WRITTEN EXERCISE:
In the listing below, locate the line containing "belt_guides()" and the line containing "bpy.data.objects.remove(obj)". Output both of them and every line between, exactly as written, and nothing more.

====

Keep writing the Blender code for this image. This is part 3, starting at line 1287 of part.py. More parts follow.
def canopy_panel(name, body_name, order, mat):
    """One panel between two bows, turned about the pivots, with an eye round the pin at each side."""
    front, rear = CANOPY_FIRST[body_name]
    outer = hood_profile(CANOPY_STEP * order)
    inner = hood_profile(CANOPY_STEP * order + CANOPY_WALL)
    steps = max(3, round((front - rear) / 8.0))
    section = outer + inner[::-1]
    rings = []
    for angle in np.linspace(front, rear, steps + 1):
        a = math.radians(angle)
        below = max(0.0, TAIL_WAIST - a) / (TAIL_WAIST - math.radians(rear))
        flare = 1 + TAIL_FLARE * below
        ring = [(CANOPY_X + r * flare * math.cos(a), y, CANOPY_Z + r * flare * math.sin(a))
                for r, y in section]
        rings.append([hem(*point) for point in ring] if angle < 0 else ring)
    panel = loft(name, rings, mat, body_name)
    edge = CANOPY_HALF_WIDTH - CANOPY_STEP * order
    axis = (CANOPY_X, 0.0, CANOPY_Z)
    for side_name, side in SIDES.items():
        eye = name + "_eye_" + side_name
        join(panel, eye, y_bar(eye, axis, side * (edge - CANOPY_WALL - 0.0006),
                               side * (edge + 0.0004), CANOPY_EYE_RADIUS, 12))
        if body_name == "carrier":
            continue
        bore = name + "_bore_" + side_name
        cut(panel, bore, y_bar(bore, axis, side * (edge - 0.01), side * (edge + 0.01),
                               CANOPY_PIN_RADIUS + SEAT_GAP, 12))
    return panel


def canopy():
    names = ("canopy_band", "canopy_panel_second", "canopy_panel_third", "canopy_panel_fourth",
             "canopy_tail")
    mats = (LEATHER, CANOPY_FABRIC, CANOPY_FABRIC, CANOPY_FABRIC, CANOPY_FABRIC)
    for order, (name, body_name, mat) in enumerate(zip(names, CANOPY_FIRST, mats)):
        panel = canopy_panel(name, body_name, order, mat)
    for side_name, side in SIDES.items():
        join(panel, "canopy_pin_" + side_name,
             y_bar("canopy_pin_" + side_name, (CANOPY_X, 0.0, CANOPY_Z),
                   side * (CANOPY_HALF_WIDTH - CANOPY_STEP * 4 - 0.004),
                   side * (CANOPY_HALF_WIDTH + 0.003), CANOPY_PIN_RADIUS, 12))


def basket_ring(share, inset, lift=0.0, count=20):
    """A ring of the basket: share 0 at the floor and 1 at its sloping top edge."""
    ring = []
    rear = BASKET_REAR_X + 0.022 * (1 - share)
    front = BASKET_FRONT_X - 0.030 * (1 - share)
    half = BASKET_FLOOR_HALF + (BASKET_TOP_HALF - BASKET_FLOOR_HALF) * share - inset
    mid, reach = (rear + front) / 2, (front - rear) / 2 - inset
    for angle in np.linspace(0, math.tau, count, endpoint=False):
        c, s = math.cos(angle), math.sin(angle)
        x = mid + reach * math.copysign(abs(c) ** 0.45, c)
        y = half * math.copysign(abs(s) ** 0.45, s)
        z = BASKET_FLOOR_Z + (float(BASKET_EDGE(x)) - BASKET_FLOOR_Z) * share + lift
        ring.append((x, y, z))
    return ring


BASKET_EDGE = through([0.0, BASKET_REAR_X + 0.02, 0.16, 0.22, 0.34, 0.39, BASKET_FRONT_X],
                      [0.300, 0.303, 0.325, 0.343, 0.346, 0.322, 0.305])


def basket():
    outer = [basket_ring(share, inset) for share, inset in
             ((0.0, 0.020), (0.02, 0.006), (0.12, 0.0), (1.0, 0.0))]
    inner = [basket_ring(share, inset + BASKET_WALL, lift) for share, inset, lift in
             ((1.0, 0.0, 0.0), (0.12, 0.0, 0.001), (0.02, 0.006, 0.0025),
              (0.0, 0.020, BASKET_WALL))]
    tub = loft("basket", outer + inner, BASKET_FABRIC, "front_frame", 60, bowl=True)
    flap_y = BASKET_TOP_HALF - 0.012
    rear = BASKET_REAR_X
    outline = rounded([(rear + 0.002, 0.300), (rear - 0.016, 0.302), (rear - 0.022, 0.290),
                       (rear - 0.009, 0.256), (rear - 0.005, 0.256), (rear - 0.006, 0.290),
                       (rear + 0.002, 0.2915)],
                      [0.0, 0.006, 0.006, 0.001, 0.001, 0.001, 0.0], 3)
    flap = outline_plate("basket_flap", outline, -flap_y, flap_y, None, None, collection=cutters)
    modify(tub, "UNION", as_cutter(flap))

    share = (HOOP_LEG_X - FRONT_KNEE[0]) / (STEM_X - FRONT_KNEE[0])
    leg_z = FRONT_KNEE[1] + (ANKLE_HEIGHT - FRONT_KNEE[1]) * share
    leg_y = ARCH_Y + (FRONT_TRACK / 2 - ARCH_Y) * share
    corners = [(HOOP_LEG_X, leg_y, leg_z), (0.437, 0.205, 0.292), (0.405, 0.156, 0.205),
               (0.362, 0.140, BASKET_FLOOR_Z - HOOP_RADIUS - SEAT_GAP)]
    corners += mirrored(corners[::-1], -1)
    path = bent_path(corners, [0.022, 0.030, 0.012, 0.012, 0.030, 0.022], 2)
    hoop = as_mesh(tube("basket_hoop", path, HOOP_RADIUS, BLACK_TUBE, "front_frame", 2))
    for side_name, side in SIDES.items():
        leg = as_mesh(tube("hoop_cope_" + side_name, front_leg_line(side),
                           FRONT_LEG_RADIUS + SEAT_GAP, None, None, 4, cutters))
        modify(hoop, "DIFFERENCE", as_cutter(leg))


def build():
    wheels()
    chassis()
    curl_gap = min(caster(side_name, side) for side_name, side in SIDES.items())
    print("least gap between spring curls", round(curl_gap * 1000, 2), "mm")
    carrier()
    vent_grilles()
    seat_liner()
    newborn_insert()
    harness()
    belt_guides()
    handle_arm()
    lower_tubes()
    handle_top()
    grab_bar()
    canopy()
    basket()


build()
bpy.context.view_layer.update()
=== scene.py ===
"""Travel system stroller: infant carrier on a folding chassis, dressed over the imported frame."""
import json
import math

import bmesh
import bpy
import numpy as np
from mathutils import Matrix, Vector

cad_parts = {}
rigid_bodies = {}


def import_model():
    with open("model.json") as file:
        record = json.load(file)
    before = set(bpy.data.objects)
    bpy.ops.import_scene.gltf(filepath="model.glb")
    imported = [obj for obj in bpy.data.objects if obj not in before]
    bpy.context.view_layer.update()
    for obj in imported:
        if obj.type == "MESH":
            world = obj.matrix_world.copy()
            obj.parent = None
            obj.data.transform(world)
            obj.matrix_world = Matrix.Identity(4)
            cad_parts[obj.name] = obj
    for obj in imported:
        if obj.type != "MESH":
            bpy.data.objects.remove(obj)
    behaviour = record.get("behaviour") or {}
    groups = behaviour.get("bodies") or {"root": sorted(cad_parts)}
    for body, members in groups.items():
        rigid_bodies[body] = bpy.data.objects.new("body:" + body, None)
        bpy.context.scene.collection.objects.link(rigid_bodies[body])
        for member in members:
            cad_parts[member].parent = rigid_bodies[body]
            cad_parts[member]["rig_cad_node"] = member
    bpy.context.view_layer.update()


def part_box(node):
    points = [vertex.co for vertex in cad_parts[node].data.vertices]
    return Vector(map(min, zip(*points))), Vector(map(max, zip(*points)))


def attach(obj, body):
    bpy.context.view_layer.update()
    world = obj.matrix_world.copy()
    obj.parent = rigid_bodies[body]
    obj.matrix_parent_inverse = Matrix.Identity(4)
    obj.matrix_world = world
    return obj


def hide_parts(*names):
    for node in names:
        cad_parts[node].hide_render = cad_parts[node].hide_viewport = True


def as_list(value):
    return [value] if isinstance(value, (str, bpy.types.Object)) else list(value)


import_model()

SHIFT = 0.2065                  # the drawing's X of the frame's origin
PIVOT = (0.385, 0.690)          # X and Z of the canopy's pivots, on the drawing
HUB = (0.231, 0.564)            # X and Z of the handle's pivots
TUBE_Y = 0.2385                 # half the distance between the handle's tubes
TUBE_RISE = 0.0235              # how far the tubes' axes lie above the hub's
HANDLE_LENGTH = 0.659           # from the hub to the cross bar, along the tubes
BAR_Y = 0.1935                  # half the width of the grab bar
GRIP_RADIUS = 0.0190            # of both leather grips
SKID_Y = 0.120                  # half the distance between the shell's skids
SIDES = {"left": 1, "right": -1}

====

SOLUTION BELOW:
    belt_guides()
    handle_arm()
    lower_tubes()
    handle_top()
    grab_bar()
    canopy()
    basket()


build()
bpy.context.view_layer.update()
=== scene.py ===
"""Travel system stroller: infant carrier on a folding chassis, dressed over the imported frame."""
import json
import math

import bmesh
import bpy
import numpy as np
from mathutils import Matrix, Vector

cad_parts = {}
rigid_bodies = {}


def import_model():
    with open("model.json") as file:
        record = json.load(file)
    before = set(bpy.data.objects)
    bpy.ops.import_scene.gltf(filepath="model.glb")
    imported = [obj for obj in bpy.data.objects if obj not in before]
    bpy.context.view_layer.update()
    for obj in imported:
        if obj.type == "MESH":
            world = obj.matrix_world.copy()
            obj.parent = None
            obj.data.transform(world)
            obj.matrix_world = Matrix.Identity(4)
            cad_parts[obj.name] = obj
    for obj in imported:
        if obj.type != "MESH":
            bpy.data.objects.remove(obj)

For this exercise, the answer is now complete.